* [Information shown]
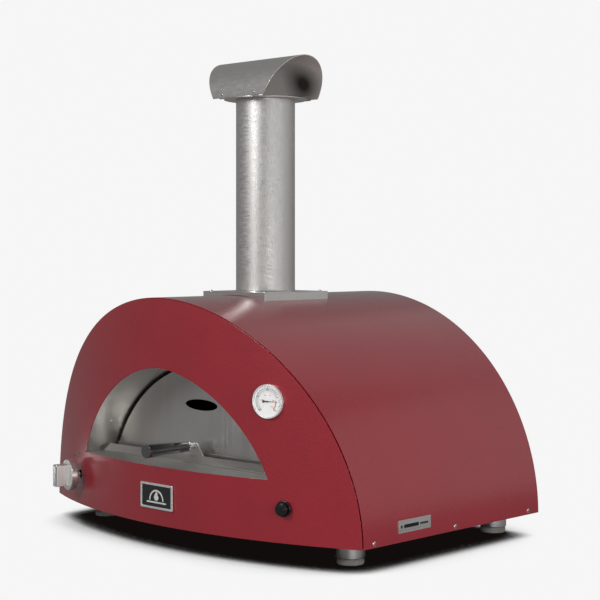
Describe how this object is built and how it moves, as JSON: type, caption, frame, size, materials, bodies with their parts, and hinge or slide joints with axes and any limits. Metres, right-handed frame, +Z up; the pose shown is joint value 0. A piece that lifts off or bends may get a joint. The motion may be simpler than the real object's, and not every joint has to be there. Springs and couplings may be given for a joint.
{
  "type": "countertop pizza oven",
  "caption": "Gas countertop pizza oven: arched casing with a bowed front, lift-out door, tiled hearth, side burner, dial gauge and a capped chimney.",
  "frame": {"origin": "on the worktop, at the centre of the oven's footprint box", "axes": "+Z up, the mouth and the controls face -Y, +X to the right seen from the front"},
  "size_m": [0.9364, 0.71, 1.015],
  "materials": {
    "red_coat": "fine-grained satin powder coat with a soft gloss",
    "brushed_steel": "brushed stainless, fine straight grain",
    "plain_steel": "mill-finish steel sheet",
    "chrome": "polished",
    "brass": "turned, slightly dulled",
    "black_plastic": "moulded, half gloss",
    "grey_plastic": "moulded, matt",
    "ceramic": "unglazed white",
    "firebrick": "cast refractory, open pores",
    "blanket": "ceramic fibre blanket",
    "dial_white": "printed white dial",
    "clear_glass": "clear flat glass",
    "lead_rubber": "silicone sleeve",
    "badge_black": "dark satin enamel"
  },
  "bodies": {
    "oven": {"outer_shell": "red_coat", "front_panel": "red_coat", "rear_panel": "plain_steel", "base_pan": "plain_steel", "mouth_collar": "brushed_steel", "landing_plate": "brushed_steel", "chamber_dome": "plain_steel", "chamber_back": "plain_steel", "hearth_tray": "plain_steel", "hearth_tile_left": "firebrick", "hearth_tile_right": "firebrick", "dome_insulation": "blanket", "rear_insulation": "blanket", "floor_insulation": "blanket", "support_rail_left": "plain_steel", "support_rail_right": "plain_steel", "burner_tube": "plain_steel", "burner_guard": "plain_steel", "mixing_tube": "plain_steel", "gas_valve_body": "brass", "gas_supply_pipe": "brass", "gas_inlet_fitting": "brass", "igniter_housing": "black_plastic", "spark_electrode": "ceramic", "ignition_lead": "lead_rubber", "gauge_case": "chrome", "gauge_dial": "dial_white", "gauge_glass": "clear_glass", "badge_frame": "brushed_steel", "badge_plate": "badge_black", "side_label": "brushed_steel", "flue_saddle": "brushed_steel", "flue_spigot": "plain_steel", "flue_pipe": "brushed_steel", "cap_base": "brushed_steel", "cap_shell": "brushed_steel", "foot_sleeve_front_left": "brushed_steel", "foot_sleeve_front_right": "brushed_steel", "foot_sleeve_rear_left": "brushed_steel", "foot_sleeve_rear_right": "brushed_steel", "side_screw_left_front": "chrome", "side_screw_left_middle": "chrome", "side_screw_left_rear": "chrome", "side_screw_right_front": "chrome", "side_screw_right_middle": "chrome", "side_screw_right_rear": "chrome"},
    "door": {"door_plate": "brushed_steel", "door_lip_bracket": "brushed_steel", "door_handle": "black_plastic", "door_handle_ring": "chrome", "door_handle_cap": "grey_plastic"},
    "valve_plunger": {"valve_plunger": "brass"},
    "control_knob": {"control_knob": "brushed_steel", "valve_stem": "chrome"},
    "igniter_button": {"igniter_button": "black_plastic"},
    "gauge_needle": {"gauge_needle": "black_plastic"},
    "foot_pad_front_left": {"foot_pad_front_left": "plain_steel"},
    "foot_pad_front_right": {"foot_pad_front_right": "plain_steel"},
    "foot_pad_rear_left": {"foot_pad_rear_left": "plain_steel"},
    "foot_pad_rear_right": {"foot_pad_rear_right": "plain_steel"}
  },
  "joints": [
    {"name": "door_pull", "type": "slide", "parent": "oven", "child": "door", "axis": [0, -1, 0], "range_m": [0, 0.3]},
    {"name": "valve_push", "type": "slide", "parent": "oven", "child": "valve_plunger", "axis": [0.2784, 0.9605, 0], "range_m": [0, 0.004], "stiffness_N_per_m": 1500},
    {"name": "knob_turn", "type": "hinge", "parent": "valve_plunger", "child": "control_knob", "pos_m": [-0.311, -0.28023, 0.113], "axis": [-0.2784, -0.9605, 0], "range_deg": [0, 210]},
    {"name": "igniter_press", "type": "slide", "parent": "oven", "child": "igniter_button", "axis": [-0.2838, 0.9589, 0], "range_m": [0, 0.005], "stiffness_N_per_m": 1200},
    {"name": "needle_turn", "type": "hinge", "parent": "oven", "child": "gauge_needle", "pos_m": [0.284, -0.28769, 0.315], "axis": [-0.2543, 0.9671, 0], "range_deg": [-225, 45], "stiffness_Nm_per_rad": 0.004},
    {"name": "foot_level_front_left", "type": "slide", "parent": "oven", "child": "foot_pad_front_left", "axis": [0, 0, -1], "range_m": [0, 0.015]},
    {"name": "foot_level_front_right", "type": "slide", "parent": "oven", "child": "foot_pad_front_right", "axis": [0, 0, -1], "range_m": [0, 0.015]},
    {"name": "foot_level_rear_left", "type": "slide", "parent": "oven", "child": "foot_pad_rear_left", "axis": [0, 0, -1], "range_m": [0, 0.015]},
    {"name": "foot_level_rear_right", "type": "slide", "parent": "oven", "child": "foot_pad_rear_right", "axis": [0, 0, -1], "range_m": [0, 0.015]}
  ]
}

* [Problem to solve] Filter lines by "materials" and return each hit.

* [In response]
Describe how this object is built and how it moves, as JSON: type, caption, frame, size, materials, bodies with their parts, and hinge or slide joints with axes and any limits. Metres, right-handed frame, +Z up; the pose shown is joint value 0. A piece that lifts off or bends may get a joint. The motion may be simpler than the real object's, and not every joint has to be there. Springs and couplings may be given for a joint.
  "materials": {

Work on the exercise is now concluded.